* Raw data:
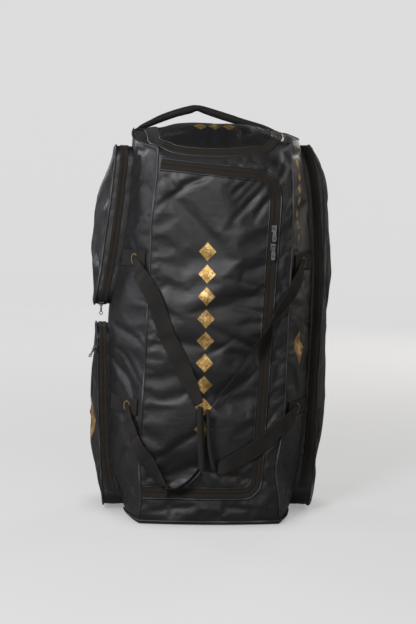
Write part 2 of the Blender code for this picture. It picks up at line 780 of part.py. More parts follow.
def seat_rim(body, pocket):
    """How far out the rim's points stand, so that its straight runs clear the wall too."""
    def wall_x(spot):
        return abs(body.from_side(pocket.side, spot.x, spot.y)[0].x)

    edges = (pocket_outline(pocket, 0.0), pocket_outline(pocket, CLOTH))
    count = len(edges[0])
    seats = [max(wall_x(edge[k]) for edge in edges) + SEAT for k in range(count)]
    for k in range(count):
        after = (k + 1) % count
        for share in (0.2, 0.4, 0.6, 0.8):
            wall = max(wall_x(edge[k].lerp(edge[after], share)) for edge in edges) + SEAT
            need = wall - lerp(seats[k], seats[after], share)
            if need > 0:
                seats[k] += need
                seats[after] += need
    return seats


def pocket_face_x(pocket, height, reach):
    edge = smooth_column(pocket.rows, "edge", height)
    face = smooth_column(pocket.rows, "face", height)
    return lerp(face, edge, reach**2)


def solidify(item, thickness):
    shell = item.modifiers.new("Thickness", "SOLIDIFY")
    shell.thickness = thickness
    shell.offset = -1.0
    shell.use_even_offset = True


def open_band(name, rings, thickness, outward_from, material, group):
    """A band through closed rings, thickened inwards from its outer face."""
    count = len(rings[0])
    points = [p for ring in rings for p in ring]
    faces = []
    for r in range(len(rings) - 1):
        for k in range(count):
            after = (k + 1) % count
            faces.append((r * count + k, r * count + after,
                          (r + 1) * count + after, (r + 1) * count + k))
    mesh = bpy.data.meshes.new(name)
    mesh.from_pydata([tuple(p) for p in points], [], faces)
    face = mesh.polygons[0]
    if face.normal.dot(face.center - outward_from) < 0:
        mesh.flip_normals()
    mesh.shade_smooth()
    item = link_mesh(name, mesh, material, group)
    solidify(item, thickness)
    return item


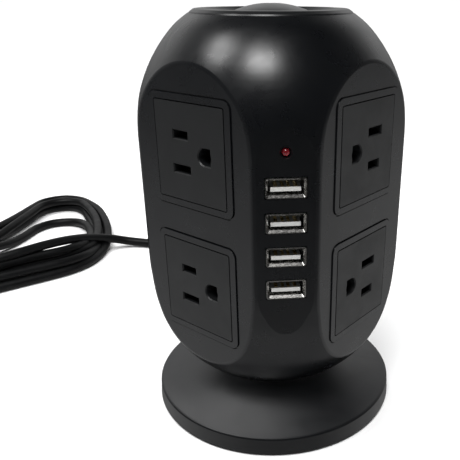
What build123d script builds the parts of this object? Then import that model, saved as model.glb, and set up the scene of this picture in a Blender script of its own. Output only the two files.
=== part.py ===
"""Tower power strip: a barrel-shaped body on a weighted foot.

Frame: origin at the centre of the foot's resting face, +Z up, the rib with the
USB ports faces -Y.  Millimetres.
"""
from build123d import *
import math
import os

os.makedirs("parts", exist_ok=True)

# ------------------------------------------------------------------ driving dimensions
WALL = 2.4  # moulded shell
FACET_D = 45.76  # axis to each flat facet
FRONT_FLAT = 53.0  # axis to the flat that carries the USB ports
FACETS = {"front_left": -135, "front_right": -45, "rear_right": 45, "rear_left": 135}
HAND = {"front_left": 1, "front_right": -1, "rear_right": 1, "rear_left": -1}
FRONT = ("front_left", "front_right")
REAR = ("rear_left", "rear_right")

SHELL_BOTTOM = 19.5
SHELL_TOP = 168.0
LOWER = [(28.5, 19.5), (33.4, 22.2), (38.2, 26.0), (42.1, 30.0), (45.2, 34.0), (47.6, 38.0),
         (49.4, 42.0), (50.8, 46.0), (51.8, 50.0), (52.9, 56.0), (53.6, 64.0), (54.0, 75.0)]
UPPER = [(54.0, 121.0), (53.85, 127.0), (53.35, 132.5), (52.2, 138.5), (50.35, 144.0),
         (47.6, 150.0), (43.9, 156.0), (40.0, 161.0), (36.0, 165.0), (31.9, 168.0)]

OUTLET_Z = (121.6, 68.2)
FRAME_W, FRAME_H, FRAME_R, FRAME_T = 41.2, 42.0, 3.5, 0.45
GROOVE_W, GROOVE_D = 0.4, 0.4  # the line round each outlet frame
EDGE_R = 2.5  # rounding of the facets' edges
FACE_W, FACE_H = 34.8, 36.1
FACE_GAP = 0.4
FACE_FRONT = FACET_D + FRAME_T + 0.1
TRAY_FRONT = 42.0
TRAY_BACK = 28.0
TRAY_Z = (48.5, 141.5)

SLOT_X = -4.48  # blade slots, from the outlet's centre
SLOT_Z = 6.35  # half of the 12.7 mm blade spacing
HOT_L, NEUTRAL_L, SLOT_H = 7.2, 8.6, 2.9
EARTH_X, EARTH_R = 7.42, 3.1

USB_Z = (114.1, 101.3, 88.5, 75.7)
USB_W, USB_H, USB_T = 13.1, 5.8, 0.3
USB_LIP_W, USB_LIP_H = 14.5, 7.4
USB_FRONT, USB_BACK = 53.15, 39.3
LED_Z = 126.4

RIM_Z = 169.6
BUTTON_R, BUTTON_HOLE_R = 14.0, 14.35
DOME_R, DOME_PEAK = 39.0, 171.55
TRAVEL = 2.5

POSTS = [(sx * 32.4, z) for sx in (-1, 1) for z in (41.0, 147.5)]
BASE_SCREWS = [(16 * math.cos(math.radians(a)), 16 * math.sin(math.radians(a))) for a in (45, 135, 225, 315)]
PLATE_SCREWS = [(40 * math.cos(math.radians(a)), 40 * math.sin(math.radians(a))) for a in (0, 90, 180, 270)]
FEET = [(43 * math.cos(math.radians(a)), 43 * math.sin(math.radians(a))) for a in (45, 135, 225, 315)]

CORD_D = 6.0
EXIT_Z = 46.0
RELIEF_END = 84.0
ROUTE = [(0, 84, 46), (0, 112, 46), (-3, 140, 32), (-15, 163, 16), (-38, 173, 4.2),
         (-69.5, 175.5, 3.1), (-99, 185.5, 3.1)]
HANK = [(-186, 88), (-150, 95), (-120, 112), (-104, 143), (-101.9, 177.0), (-96.1, 194.0), (-103, 226),
        (-121, 264), (-150, 290), (-174, 290), (-196, 264), (-211, 218), (-219.5, 176), (-236, 150),
        (-236, 122), (-262, 119), (-286, 108), (-294, 84), (-286, 58), (-262, 44), (-234, 48), (-208, 68)]
HANK_TOP = 26.0


# ------------------------------------------------------------------ helpers
def facet(name, d):
    """A plane square to one facet, d from the axis; its x runs round the barrel, its y is up."""
    a = math.radians(FACETS[name])
    return Plane(origin=(d * math.cos(a), d * math.sin(a), 0), x_dir=(-math.sin(a), math.cos(a), 0),
                 z_dir=(math.cos(a), math.sin(a), 0))


def slab(name, d0, d1, x, z, w, h, mode=Mode.ADD, radius=0.0, taper=0.0):
    """A rectangular block on a facet from d0 to d1."""
    with BuildSketch(facet(name, d0)) as s:
        with Locations((x, z)):
            if radius:
                RectangleRounded(w, h, radius)
            else:
                Rectangle(w, h)
    extrude(s.sketch, amount=d1 - d0, mode=mode, taper=taper)


def rod(plane, x, y, r, length, mode=Mode.ADD, taper=0.0):
    """A round bar that stands on a plane."""
    with BuildSketch(plane) as s:
        with Locations((x, y)):
            Circle(r)
    extrude(s.sketch, amount=length, mode=mode, taper=taper)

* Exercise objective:
Filter lines by "that" and return each hit.

* Exercise result:
    """How far out the rim's points stand, so that its straight runs clear the wall too."""
What build123d script builds the parts of this object? Then import that model, saved as model.glb, and set up the scene of this picture in a Blender script of its own. Output only the two files.
FRONT_FLAT = 53.0  # axis to the flat that carries the USB ports
    """A round bar that stands on a plane."""